### Data section
━━━━━━

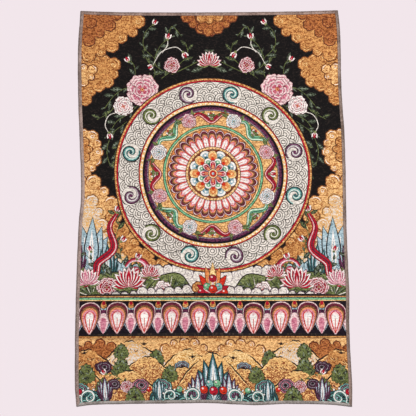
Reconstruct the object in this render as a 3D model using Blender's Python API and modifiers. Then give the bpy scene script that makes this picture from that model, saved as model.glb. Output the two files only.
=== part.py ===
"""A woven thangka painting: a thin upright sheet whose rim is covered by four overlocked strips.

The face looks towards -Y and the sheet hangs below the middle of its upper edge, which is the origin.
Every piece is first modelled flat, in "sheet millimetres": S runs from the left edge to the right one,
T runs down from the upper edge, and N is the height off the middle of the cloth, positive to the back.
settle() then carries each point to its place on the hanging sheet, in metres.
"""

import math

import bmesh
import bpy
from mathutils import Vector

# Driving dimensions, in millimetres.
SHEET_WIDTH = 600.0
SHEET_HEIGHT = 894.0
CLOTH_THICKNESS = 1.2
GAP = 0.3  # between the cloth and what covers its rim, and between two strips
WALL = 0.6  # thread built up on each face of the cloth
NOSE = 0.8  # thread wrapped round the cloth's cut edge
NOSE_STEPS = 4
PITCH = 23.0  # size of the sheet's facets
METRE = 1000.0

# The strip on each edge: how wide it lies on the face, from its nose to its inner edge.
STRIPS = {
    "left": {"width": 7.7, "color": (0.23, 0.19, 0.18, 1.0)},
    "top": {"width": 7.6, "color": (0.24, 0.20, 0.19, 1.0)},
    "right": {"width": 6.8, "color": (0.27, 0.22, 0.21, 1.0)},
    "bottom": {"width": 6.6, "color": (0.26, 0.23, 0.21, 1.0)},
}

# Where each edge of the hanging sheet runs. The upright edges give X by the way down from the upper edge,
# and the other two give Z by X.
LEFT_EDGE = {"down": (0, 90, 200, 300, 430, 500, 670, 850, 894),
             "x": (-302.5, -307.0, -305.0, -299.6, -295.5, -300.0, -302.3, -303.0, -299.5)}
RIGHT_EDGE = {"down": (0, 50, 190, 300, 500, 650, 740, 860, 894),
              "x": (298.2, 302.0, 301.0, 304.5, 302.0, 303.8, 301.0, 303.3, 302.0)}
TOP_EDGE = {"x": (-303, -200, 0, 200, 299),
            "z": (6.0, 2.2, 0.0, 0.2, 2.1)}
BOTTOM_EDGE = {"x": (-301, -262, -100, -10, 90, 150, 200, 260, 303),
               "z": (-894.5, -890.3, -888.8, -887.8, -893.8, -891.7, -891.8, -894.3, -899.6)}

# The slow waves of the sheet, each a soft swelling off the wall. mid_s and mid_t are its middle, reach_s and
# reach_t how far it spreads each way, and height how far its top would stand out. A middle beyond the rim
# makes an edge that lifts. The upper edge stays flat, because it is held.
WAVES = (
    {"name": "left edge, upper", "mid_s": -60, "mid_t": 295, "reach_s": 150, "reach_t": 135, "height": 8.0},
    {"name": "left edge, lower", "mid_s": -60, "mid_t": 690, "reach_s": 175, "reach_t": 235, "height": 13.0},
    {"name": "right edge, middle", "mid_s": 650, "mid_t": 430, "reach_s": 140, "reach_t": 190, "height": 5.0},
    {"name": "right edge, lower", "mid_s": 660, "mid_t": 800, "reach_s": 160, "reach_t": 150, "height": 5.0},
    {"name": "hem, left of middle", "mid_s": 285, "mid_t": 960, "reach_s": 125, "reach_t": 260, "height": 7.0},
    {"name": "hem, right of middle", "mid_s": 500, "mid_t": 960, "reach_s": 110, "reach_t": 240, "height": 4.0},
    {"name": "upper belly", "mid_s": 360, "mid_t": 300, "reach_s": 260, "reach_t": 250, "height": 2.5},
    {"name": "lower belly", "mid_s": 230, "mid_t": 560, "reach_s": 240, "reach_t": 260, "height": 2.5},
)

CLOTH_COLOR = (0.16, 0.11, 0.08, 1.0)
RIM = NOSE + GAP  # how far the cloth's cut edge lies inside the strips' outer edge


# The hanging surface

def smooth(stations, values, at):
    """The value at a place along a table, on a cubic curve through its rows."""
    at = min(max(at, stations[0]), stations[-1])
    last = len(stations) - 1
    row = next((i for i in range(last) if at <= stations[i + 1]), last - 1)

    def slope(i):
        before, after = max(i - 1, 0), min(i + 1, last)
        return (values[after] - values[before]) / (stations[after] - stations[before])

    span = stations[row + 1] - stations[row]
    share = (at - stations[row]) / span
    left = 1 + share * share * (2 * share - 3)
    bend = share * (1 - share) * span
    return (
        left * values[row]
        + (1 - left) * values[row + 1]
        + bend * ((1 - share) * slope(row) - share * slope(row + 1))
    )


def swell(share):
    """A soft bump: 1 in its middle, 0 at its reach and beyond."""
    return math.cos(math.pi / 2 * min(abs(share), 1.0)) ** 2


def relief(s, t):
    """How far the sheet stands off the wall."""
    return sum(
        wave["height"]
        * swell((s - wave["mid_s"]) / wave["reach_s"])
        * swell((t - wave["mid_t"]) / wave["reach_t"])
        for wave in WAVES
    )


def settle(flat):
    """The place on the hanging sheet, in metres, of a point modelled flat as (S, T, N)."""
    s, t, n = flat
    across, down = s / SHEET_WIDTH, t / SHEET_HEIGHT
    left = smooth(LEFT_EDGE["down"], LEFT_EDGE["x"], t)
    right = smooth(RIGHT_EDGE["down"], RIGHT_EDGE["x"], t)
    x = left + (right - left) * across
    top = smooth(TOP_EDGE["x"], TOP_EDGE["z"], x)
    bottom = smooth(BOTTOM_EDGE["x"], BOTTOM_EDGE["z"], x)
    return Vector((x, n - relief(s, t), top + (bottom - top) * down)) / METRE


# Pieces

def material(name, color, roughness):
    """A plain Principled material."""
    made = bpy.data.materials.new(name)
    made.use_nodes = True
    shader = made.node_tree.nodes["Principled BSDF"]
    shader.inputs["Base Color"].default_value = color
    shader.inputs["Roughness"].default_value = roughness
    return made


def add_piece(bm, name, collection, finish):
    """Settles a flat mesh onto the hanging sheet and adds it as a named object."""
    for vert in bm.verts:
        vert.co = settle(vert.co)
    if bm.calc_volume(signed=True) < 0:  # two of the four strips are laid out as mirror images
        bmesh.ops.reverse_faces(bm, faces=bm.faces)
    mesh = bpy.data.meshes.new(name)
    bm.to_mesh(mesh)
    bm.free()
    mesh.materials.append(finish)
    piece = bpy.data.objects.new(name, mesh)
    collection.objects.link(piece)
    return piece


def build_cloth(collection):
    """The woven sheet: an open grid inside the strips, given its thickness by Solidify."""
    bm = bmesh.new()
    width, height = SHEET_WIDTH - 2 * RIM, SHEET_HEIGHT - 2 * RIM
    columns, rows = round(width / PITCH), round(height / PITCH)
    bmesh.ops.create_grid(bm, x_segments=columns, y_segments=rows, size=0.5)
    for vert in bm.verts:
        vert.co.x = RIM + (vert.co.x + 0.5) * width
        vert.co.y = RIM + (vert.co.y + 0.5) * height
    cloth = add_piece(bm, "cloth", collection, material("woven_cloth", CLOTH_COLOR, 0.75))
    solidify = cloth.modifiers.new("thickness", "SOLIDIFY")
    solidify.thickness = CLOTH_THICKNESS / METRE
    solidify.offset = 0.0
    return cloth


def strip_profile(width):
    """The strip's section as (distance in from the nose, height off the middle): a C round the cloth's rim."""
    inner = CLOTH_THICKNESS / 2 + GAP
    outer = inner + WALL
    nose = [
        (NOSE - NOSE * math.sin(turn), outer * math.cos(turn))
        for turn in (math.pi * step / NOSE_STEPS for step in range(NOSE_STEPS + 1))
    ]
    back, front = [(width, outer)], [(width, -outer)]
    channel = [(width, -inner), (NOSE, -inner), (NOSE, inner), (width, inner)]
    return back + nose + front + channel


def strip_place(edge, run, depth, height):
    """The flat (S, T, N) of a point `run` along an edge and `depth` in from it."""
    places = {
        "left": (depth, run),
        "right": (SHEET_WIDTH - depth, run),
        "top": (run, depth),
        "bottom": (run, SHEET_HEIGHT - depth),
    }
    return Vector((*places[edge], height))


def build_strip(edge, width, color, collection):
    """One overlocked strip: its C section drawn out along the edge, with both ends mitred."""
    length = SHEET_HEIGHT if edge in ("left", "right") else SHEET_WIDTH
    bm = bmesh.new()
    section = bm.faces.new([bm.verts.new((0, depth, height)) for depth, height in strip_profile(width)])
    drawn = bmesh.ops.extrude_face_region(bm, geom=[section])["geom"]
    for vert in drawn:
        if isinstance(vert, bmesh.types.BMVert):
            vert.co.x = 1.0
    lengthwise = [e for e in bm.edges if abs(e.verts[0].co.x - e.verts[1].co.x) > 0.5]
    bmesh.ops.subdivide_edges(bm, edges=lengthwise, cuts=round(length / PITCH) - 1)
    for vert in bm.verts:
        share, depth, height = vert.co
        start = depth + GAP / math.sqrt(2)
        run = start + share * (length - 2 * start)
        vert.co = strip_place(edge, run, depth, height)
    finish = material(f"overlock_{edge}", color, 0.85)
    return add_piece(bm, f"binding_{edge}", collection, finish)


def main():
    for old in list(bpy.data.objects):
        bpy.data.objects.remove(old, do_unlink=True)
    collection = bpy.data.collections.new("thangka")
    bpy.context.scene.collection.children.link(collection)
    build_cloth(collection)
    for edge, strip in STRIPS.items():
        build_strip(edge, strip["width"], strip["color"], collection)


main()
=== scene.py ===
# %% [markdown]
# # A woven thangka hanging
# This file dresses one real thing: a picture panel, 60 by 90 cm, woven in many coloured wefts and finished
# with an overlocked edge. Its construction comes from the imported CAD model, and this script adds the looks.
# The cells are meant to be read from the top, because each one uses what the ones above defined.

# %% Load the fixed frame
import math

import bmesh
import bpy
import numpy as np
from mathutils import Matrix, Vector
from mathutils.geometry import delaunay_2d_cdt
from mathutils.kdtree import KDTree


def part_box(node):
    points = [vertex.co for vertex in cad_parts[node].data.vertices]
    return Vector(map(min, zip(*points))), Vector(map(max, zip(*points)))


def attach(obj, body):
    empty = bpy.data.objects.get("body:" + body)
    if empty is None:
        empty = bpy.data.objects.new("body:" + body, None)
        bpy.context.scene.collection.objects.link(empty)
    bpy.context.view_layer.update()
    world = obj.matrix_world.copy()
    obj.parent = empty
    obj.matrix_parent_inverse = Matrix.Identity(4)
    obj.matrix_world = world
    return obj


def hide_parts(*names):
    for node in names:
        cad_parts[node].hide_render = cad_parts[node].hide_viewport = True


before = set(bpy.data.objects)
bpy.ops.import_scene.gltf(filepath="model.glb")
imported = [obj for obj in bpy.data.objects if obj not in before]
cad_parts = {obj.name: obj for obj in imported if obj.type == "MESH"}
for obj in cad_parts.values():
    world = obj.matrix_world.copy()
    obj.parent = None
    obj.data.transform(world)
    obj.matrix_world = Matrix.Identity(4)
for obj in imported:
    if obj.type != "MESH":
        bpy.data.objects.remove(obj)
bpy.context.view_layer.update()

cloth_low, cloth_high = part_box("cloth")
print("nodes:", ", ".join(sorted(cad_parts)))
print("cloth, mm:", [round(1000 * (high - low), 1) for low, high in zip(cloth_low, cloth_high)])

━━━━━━

### Written request
Exactly repeat the lines above, from the opening line through the one with "METRE = 1000.0", and include nothing else.

### Full solution
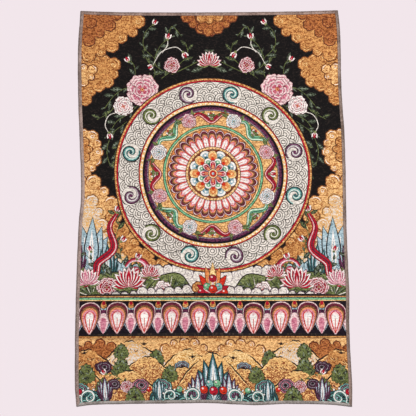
Reconstruct the object in this render as a 3D model using Blender's Python API and modifiers. Then give the bpy scene script that makes this picture from that model, saved as model.glb. Output the two files only.
=== part.py ===
"""A woven thangka painting: a thin upright sheet whose rim is covered by four overlocked strips.

The face looks towards -Y and the sheet hangs below the middle of its upper edge, which is the origin.
Every piece is first modelled flat, in "sheet millimetres": S runs from the left edge to the right one,
T runs down from the upper edge, and N is the height off the middle of the cloth, positive to the back.
settle() then carries each point to its place on the hanging sheet, in metres.
"""

import math

import bmesh
import bpy
from mathutils import Vector

# Driving dimensions, in millimetres.
SHEET_WIDTH = 600.0
SHEET_HEIGHT = 894.0
CLOTH_THICKNESS = 1.2
GAP = 0.3  # between the cloth and what covers its rim, and between two strips
WALL = 0.6  # thread built up on each face of the cloth
NOSE = 0.8  # thread wrapped round the cloth's cut edge
NOSE_STEPS = 4
PITCH = 23.0  # size of the sheet's facets
METRE = 1000.0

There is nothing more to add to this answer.